African Water and Sanitation Association
- Formation: February 1980; 46 years ago
- Type: Professional association
- Legal status: Association
- Purpose: "To coordinate the search for knowledge and latest development in the technical, legal, administrative and economic fields for Drinking water production, supply and of sanitation"
- Headquarters: Riviera Palmeraie, Abidjan, Ivory Coast
- Region served: Africa
- Membership: 40+
- President: Silver Mugisha
- Website: afwasa.org/index.php/en/

= African Water and Sanitation Association =

African water and sanitation organization

The African Water and Sanitation Association (AfWASA) is a professional association of "water and sanitation sector actors", on the African continent. Members include "water and sanitation utility companies, asset management companies, sanitation boards, regulators, private service providers, NGOs, researchers and professionals from academia, and public policy" among others.

==Location==
The headquarters of AfWASA are located in Riviera Palmeraie, Cocody, in Abidjan the capital city of Ivory Coast.

==Overview==
The association works in collaboration with many international development financial institutions and donors, including the World Bank, the United Nations, USAID, UNICEF, the Bill and Melinda Gates Foundation, the OPEC Fund for International Development, the African Development Bank and others. It is estimated that "350 million people are affected by its actions in the water and sanitation sectors".

==History==
In February 1980, Zadi Kessy Marcel an Ivorian national, who at that time was the managing director of SODECI, the national water utility in Ivory Coast, organized the founding congress of the African Union of Water Suppliers (AUWS), with its headquarters in Liberia.

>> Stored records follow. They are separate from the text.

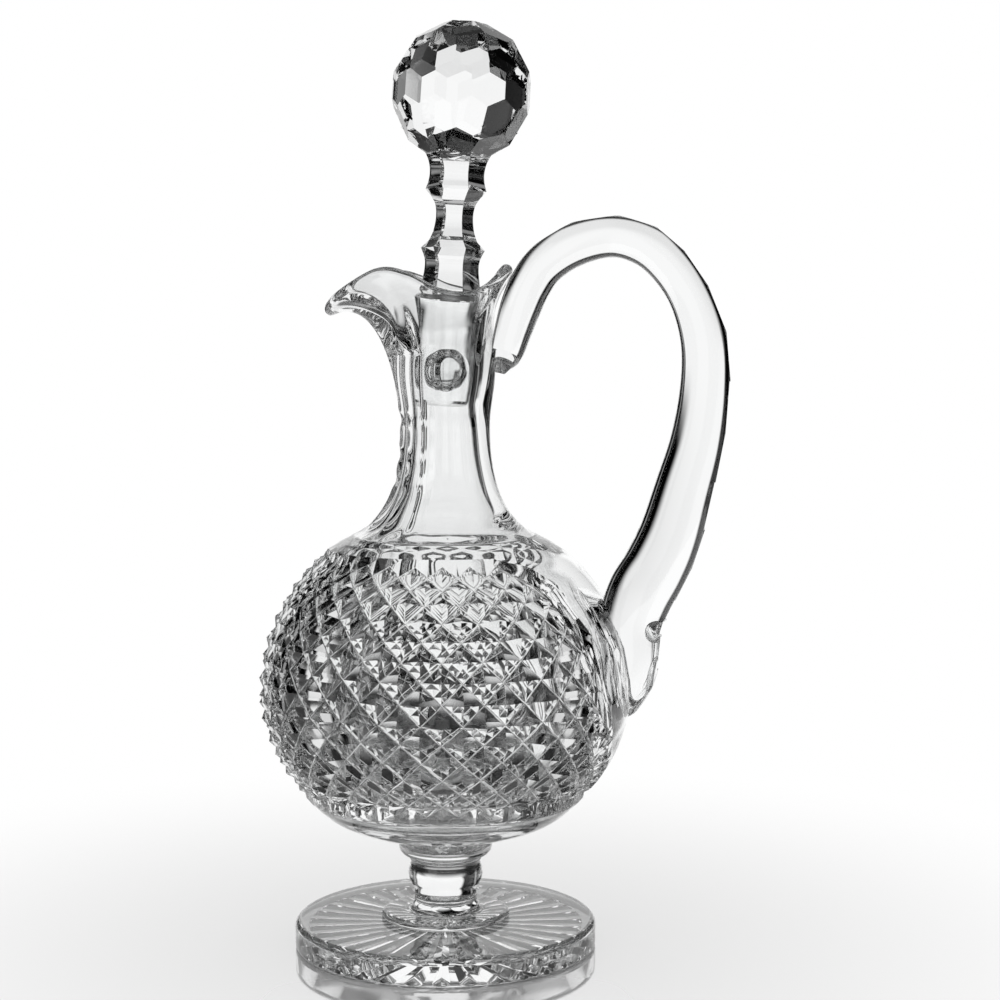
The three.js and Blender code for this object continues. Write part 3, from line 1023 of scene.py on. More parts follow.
@dataclass
class Bowl:
    """The blown globe: diamonds all round, and a plain panel under the handle."""

    diamonds_round: int = 28
    diamond_depth: float = 3.4
    zone_shares: Pair = (0.145, 0.985)
    row_search_share: float = 1 / 400
    low_ring_share: float = 0.94
    high_ring_share: float = 0.25
    ring_weld: float = 0.02
    crease: float = 18.0
    groove: float = 0.3
    groove_segments: int = 2
    panel_shares: tuple[float, ...] = (0.17, 0.3, 0.5, 0.68, 0.784, 0.913, 0.99, 1.0)
    panel_half_turns: tuple[float, ...] = (2, 14, 26, 29, 35, 43, 64, 69)
    border_depths: Pair = (1.2, 3.3)
    border_tip: float = 0.8
    border_lift: float = 0.9
    border_slope: float = 1.15
    border_outer_slope: float = 0.5
    border_deepening_shares: Pair = (0.4, 0.8)
    border_start_shares: Pair = (0.0, 0.12)
    border_end_shares: Pair = (0.93, 1.0)
    plain_below_steps: int = 14
    plain_above_steps: int = 6
    inner_steps: int = 44
    inner_shares: tuple[float, ...] = (0.95, 0.88, 0.76, 0.62, 0.48, 0.34, 0.22, 0.12)
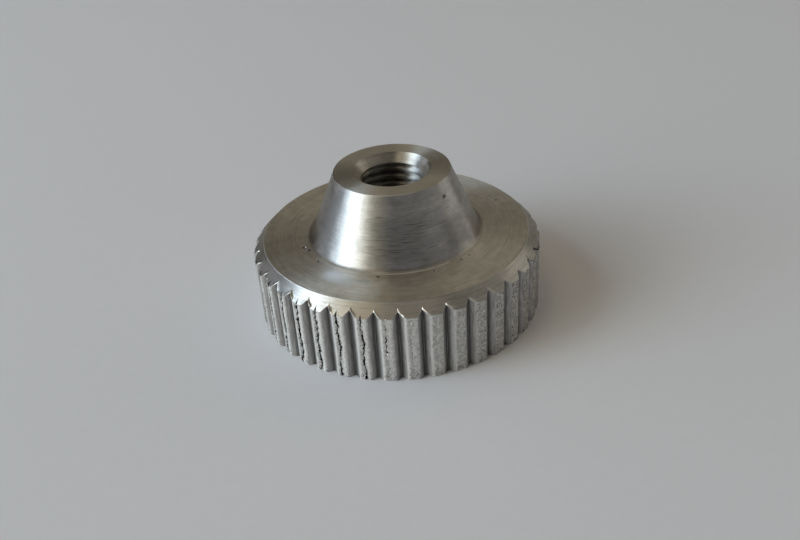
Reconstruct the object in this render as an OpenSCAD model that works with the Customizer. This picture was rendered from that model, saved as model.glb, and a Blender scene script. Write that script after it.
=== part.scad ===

Between 1990 and 2000 many private service providers, asset management companies, regulators, water and sanitation boards joined the association. Over time, NGOs, researchers, academicians and public policy scholars became members.

In 2000 the African Union of Water Suppliers rebranded to the African Water Association (AfWA). In March 2021, the association's General Assembly voted to change its name again to the present one, to include sanitation. The new name came into effect on 20 February 2023 during the 20th International Congress and Exhibition of the AfWA, in Abidjan, Ivory Coast.

==Governance==
The President of the association is Silver Mugisha, the chief executive officer of National Water and Sewerage Corporation (NWSC), the national water and sewerage utility company in Uganda. Effective 1 January 2024, the executive director of AfWASA is François Olivier Gosso, an Ivorian general engineer, who succeeded Sylvain Usher, who served in that role from 1999 until 2023.

==Research grants==
In 2024, AfWASA established research grants of US$1,000 each, available to young researchers in the fields pertinent to the association goals. Eligible candidates must be citizens of sub-Saharan African countries and enrolled in a master's degree program at a recognized university. The grants are funded by the African Development Bank.